In the first two decades of planning it was hoped that the implementation of land reform measures would transform the agrarian structure, release the productive energies of the long-suffering peasantry and usher in an egalitarian social order. Primarily because of the absence of political will, land reform failed to achieve the objectives set out in the Five Year Plans. The experience of the East Asian countries in the post-Second World War period demonstrated that land reform could indeed play a significant role in reducing rural poverty. The extent of redistribution was 43 per cent in the People's Republic of China, 37 per cent in Taiwan, 33 per cent in Japan and 32 per cent in South Korea. Against these, the extent of redistribution in India was a negligible six per cent.

As part of the Second Five Year Plan, India launched a well-thought-out Community Development Programme aimed at the all-round development of villages. It laid emphasis on agricultural extension, minor irrigation, education, comprehensive health care and other developmental activities. After making steady progress for a while the programme collapsed because of the failure to induct suitable personnel and owing to thoughtless mismanagement. To cite one instance, the Chief Minister of a major State in his wisdom, or rather the lack of it, passed an order allowing each MLA to seek the transfer of two Block Development Officers. In course of time, the Community Development Programme collapsed.

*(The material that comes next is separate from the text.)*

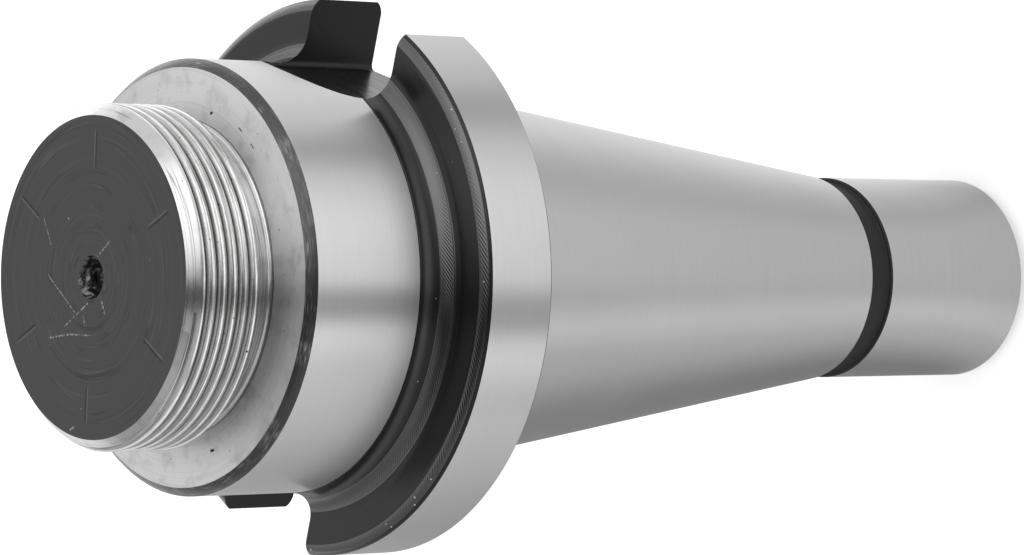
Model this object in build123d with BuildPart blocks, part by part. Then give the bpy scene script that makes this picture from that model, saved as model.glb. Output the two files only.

After the historic split in the Congress in the late-1960s, Prime Minister Indira Gandhi came out with the catchy slogan of “Garibi Hatao.” In the war on poverty, emphasis was laid on revising land reform laws and implementing them efficiently. Simultaneously, a number of other schemes were launched with fanfare. From a vantage point as the Central Land Reforms Commissioner during the 1970s, this writer had an insider's view of the phoney war on poverty. It was really an exercise in hypocrisy aimed at bamboozling the people. Though several token efforts were made, there was no significant reduction in poverty.

The framers of the Sixth Plan correctly identified three cardinal failures of Indian planning. These were: the failure to achieve full employment, the failure to eradicate poverty and the failure to create a more equal society. Then the planners proceeded to spell out a strategy for the drastic reduction of poverty. The essential elements of that strategy were enlarged employment opportunities in industry and agriculture, a minimum-needs programme aimed to improve the living conditions of the poor and a few measures aimed to reduce disparities in income and wealth. After a detailed analysis of the proposals in the draft plan, I came to the conclusion that the Sixth Plan was not likely to make a dent on poverty in India. That critique was published in Kurukshetra on May 1, 1979. As expected, the measures suggested to solve the problem proved to be inadequate. With the liberalisation of the economy in the mid-1990s there has, of course, been a marked increase in the annual rate of growth of GDP but without any impact on the incidence of poverty. If anything, economic disparities have widened.

11th Plan initiatives

In the context of the political conditions prevailing in India, it is unrealistic to expect any radical measures being adopted. The only feasible approach is to augment employment opportunities, provide easy access to quality school education and healthcare, and operate a universal public distribution system guaranteeing monthly supply of foodgrains at subsidised prices to the poor. And this is what the recent initiatives offer.

Here, a word of caution will be in order. The government often speaks with a forked tongue. Among those who operate the levers of power, there are many who subscribe to the Washington Consensus and neoliberal shibboleths that constitute an antagonistic contradiction to the Indian Constitution, particularly the noble sentiments enshrined in the Preamble and Part IV on Directive Principles of State Policy.

Consider the Prime Minister's announcement regarding the opening of 6,000 Navodaya-type schools. Without losing time the Planning Commission announced that 3,500 of them would be in the public sector and 2,500 in the private sector — without bothering to note that in recent years school education has become a commercial activity. It should be squarely the responsibility of governments at the Central, State and lower levels to provide schooling to the poor. Similarly, in healthcare there is the mistaken emphasis on providing health insurance for the poor. These insidious attempts have to be identified and nipped in the bud to ensure that the governance of this country is in accordance with the Constitution.

The three new measures capable of making a dent on poverty are the NREGA (now rechristened MGNREGA), the Right to Education Act and the proposed right to food legislation. If some glaring inadequacies in these schemes are rectified and they are properly implemented, the poor will get considerable relief. In an article published in The Hindu on September 15, 2009, I made certain suggestions to improve access to the disadvantaged sections of the population to quality school education. In an article published on October 14, 2009, I made suggestions to expand and re-orient the NREGA. Regarding the recent recommendation of the National Advisory Committee on the Food Security Bill, I support the suggestion made in an editorial in The Hindu (October 26, 2010) that the Bill should provide for universal entitlement to cereals and other components of a food basket. Recast on these lines, the three legal guarantees could turn out to be a veritable Magna Carta for the poor.

It is difficult to answer the question whether the phoney war would ever turn real. If the laws are suitably modified and efficiently implemented, it may become possible to make a dent on India's abysmal poverty. But considering that India's administration has become dysfunctional, the panchayati raj system is a shambles, pervasive corruption is eating into the country's vitals, and governance has evaporated, there is not much room for optimism.

Writing about conditions in France on the eve of the Revolution, Hilaire Belloc famously observed: “Government is a thing that guides, and if need be, compels. Visible in France there is not such a thing.” Regrettably, India is heading towards that kind of situation.